USING PERIODIC COMMIT 250
LOAD CSV WITH HEADERS FROM "file:C:\\path\\file.tsv" AS row FIELDTERMINATOR'\t'
MERGE (b:Book{isbn=row.isbn})
ON CREATE SET b.title = row.title
ON CREATE SET b.author = row.author
etc
I am running a test now (~20K nodes) to see if switching from method ii to iii will improve execution time, as a smaller sample gave conflicting results. Are there methods which I am overseeing and could improve execution time? If I am not mistaken, the batch inserter only works for the CREATE command, and not the MERGE command.
I have permitted Neo4j to use 4GB of RAM, and judging from my task manager this is enough (uses just over 3GB).
Method iii) should be the fastest solution since you MERGE against a single property. Do you create the uniqueness constraint before you do the MERGE? Without an index (constraint or normal index), the process will take a long time with a growing number of nodes.

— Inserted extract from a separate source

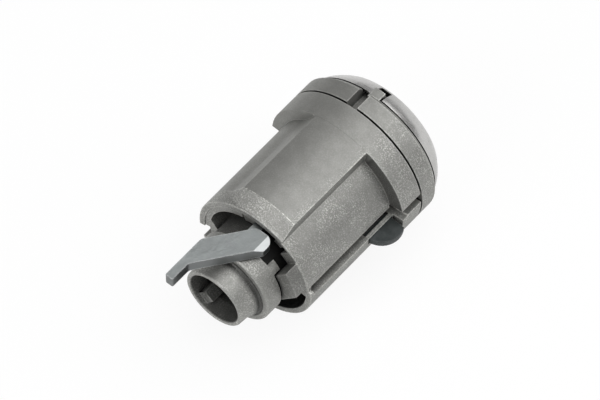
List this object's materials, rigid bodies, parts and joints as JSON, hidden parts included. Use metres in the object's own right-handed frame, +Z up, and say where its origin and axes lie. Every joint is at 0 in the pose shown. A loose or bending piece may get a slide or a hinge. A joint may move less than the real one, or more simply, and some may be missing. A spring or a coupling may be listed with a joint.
{
  "type": "ignition lock",
  "caption": "Cast lock barrel with a shuttered key face, an inner plug with sprung wafers, a drive sleeve, a cranked release lever and a spring catch.",
  "frame": {"origin": "on the barrel's axis, in the rear face of the flange, which seats on the steering column lock", "axes": "+Y along the barrel's axis towards the key face, +Z up as the barrel lies in the picture, +X to the right seen from the drive sleeve's end"},
  "size_m": [0.0361, 0.0627, 0.0348],
  "materials": {
    "cast_zinc": "as-cast zinc alloy, grainy satin",
    "sleeve_zinc": "cast zinc alloy, tumbled satin",
    "lever_plate": "plated sheet steel, satin",
    "cap_stainless": "drawn stainless steel, bright satin",
    "dark_steel": "dark passivated steel",
    "wafer_brass": "stamped brass",
    "spring_steel": "spring wire and ground pins"
  },
  "bodies": {
    "housing": {"housing": "cast_zinc", "lever_pin": "spring_steel", "lever_spring": "spring_steel", "catch_spring": "spring_steel"},
    "plug": {"plug": "cast_zinc", "plug_clip": "spring_steel", "face_cap": "cap_stainless", "shutter_pin": "spring_steel", "shutter_spring": "spring_steel", "drive_sleeve": "sleeve_zinc", "sleeve_pin": "spring_steel", "wafer_spring_1": "spring_steel", "wafer_spring_2": "spring_steel", "wafer_spring_3": "spring_steel", "wafer_spring_4": "spring_steel", "wafer_spring_5": "spring_steel", "wafer_spring_6": "spring_steel", "wafer_spring_7": "spring_steel", "wafer_spring_8": "spring_steel"},
    "shutter": {"shutter": "cap_stainless"},
    "wafer_1": {"wafer_1": "wafer_brass"},
    "wafer_2": {"wafer_2": "wafer_brass"},
    "wafer_3": {"wafer_3": "wafer_brass"},
    "wafer_4": {"wafer_4": "wafer_brass"},
    "wafer_5": {"wafer_5": "wafer_brass"},
    "wafer_6": {"wafer_6": "wafer_brass"},
    "wafer_7": {"wafer_7": "wafer_brass"},
    "wafer_8": {"wafer_8": "wafer_brass"},
    "lever": {"lever": "lever_plate"},
    "catch": {"retaining_catch": "dark_steel"}
  },
  "joints": [
    {"name": "plug_turn", "type": "hinge", "parent": "housing", "child": "plug", "pos_m": [0, 0, 0], "axis": [0, -1, 0], "range_deg": [0, 110]},
    {"name": "shutter_swing", "type": "hinge", "parent": "plug", "child": "shutter", "pos_m": [-0.0033, 0.01375, 0], "axis": [0, 0, -1], "range_deg": [0, 80], "stiffness_Nm_per_rad": 0.0002, "springref_deg": -28.65},
    {"name": "wafer_1_slide", "type": "slide", "parent": "plug", "child": "wafer_1", "axis": [0, 0, 1], "range_m": [0, 0.0007], "stiffness_N_per_m": 60, "springref_m": 0.002, "deforming": ["wafer_spring_1"]},
    {"name": "wafer_2_slide", "type": "slide", "parent": "plug", "child": "wafer_2", "axis": [0, 0, -1], "range_m": [0, 0.0007], "stiffness_N_per_m": 60, "springref_m": 0.002, "deforming": ["wafer_spring_2"]},
    {"name": "wafer_3_slide", "type": "slide", "parent": "plug", "child": "wafer_3", "axis": [0, 0, 1], "range_m": [0, 0.0007], "stiffness_N_per_m": 60, "springref_m": 0.002, "deforming": ["wafer_spring_3"]},
    {"name": "wafer_4_slide", "type": "slide", "parent": "plug", "child": "wafer_4", "axis": [0, 0, -1], "range_m": [0, 0.0007], "stiffness_N_per_m": 60, "springref_m": 0.002, "deforming": ["wafer_spring_4"]},
    {"name": "wafer_5_slide", "type": "slide", "parent": "plug", "child": "wafer_5", "axis": [0, 0, 1], "range_m": [0, 0.0007], "stiffness_N_per_m": 60, "springref_m": 0.002, "deforming": ["wafer_spring_5"]},
    {"name": "wafer_6_slide", "type": "slide", "parent": "plug", "child": "wafer_6", "axis": [0, 0, -1], "range_m": [0, 0.0007], "stiffness_N_per_m": 60, "springref_m": 0.002, "deforming": ["wafer_spring_6"]},
    {"name": "wafer_7_slide", "type": "slide", "parent": "plug", "child": "wafer_7", "axis": [0, 0, 1], "range_m": [0, 0.0007], "stiffness_N_per_m": 60, "springref_m": 0.002, "deforming": ["wafer_spring_7"]},
    {"name": "wafer_8_slide", "type": "slide", "parent": "plug", "child": "wafer_8", "axis": [0, 0, -1], "range_m": [0, 0.0007], "stiffness_N_per_m": 60, "springref_m": 0.002, "deforming": ["wafer_spring_8"]},
    {"name": "lever_swing", "type": "hinge", "parent": "housing", "child": "lever", "pos_m": [0, -0.0235, 0.0114], "axis": [-1, 0, 0], "range_deg": [0, 8], "stiffness_Nm_per_rad": 0.004, "springref_deg": -17.19},
    {"name": "catch_slide", "type": "slide", "parent": "housing", "child": "catch", "axis": [-0.9962, 0, 0.0872], "range_m": [0, 0.0021], "stiffness_N_per_m": 400, "springref_m": -0.001, "deforming": ["catch_spring"]}
  ]
}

CREATE CONSTRAINT ON (book:Book) ASSERT book.isbn IS UNIQUE
Followed by:
USING PERIODIC COMMIT 20000
LOAD CSV WITH HEADERS FROM "file:C:\\path\\file.tsv" AS row FIELDTERMINATOR'\t'
MERGE (b:Book{isbn=row.isbn})
ON CREATE SET b.title = row.title
ON CREATE SET b.author = row.author
This should work, you can increase the PERIODIC COMMIT.
I can add a few hundred thousand nodes within minutes this way.
In general, make sure you have indexes in place. Merge a node first on the basis of the properties that are indexed (to exploit fast lookup) and then modify that node's properties as needed with SET.
Beyond that, both of your approaches are going through the transaction layer. If you need to jam a lot of data into the DB really quickly, you probably don't want to use transactions to do that, because they're giving you functionality you might not need, and they require overhead that's slowing you down. So a larger solution would be to not insert data with LOAD CSV but go another route entirely.
If you're using the 2.2 series of neo4j, you can go for the batch inserter via java, or the neo4j-import tool sadly not available prior to 2.2. What they both have in common is that they don't use transactions.
Finally, either way you go you should read Michael Hunger's article on importing data into neo4j as it provides a good conceptual discussion of what's happening, and why you need to skip transactions if you're going to load big huge piles of data into neo4j.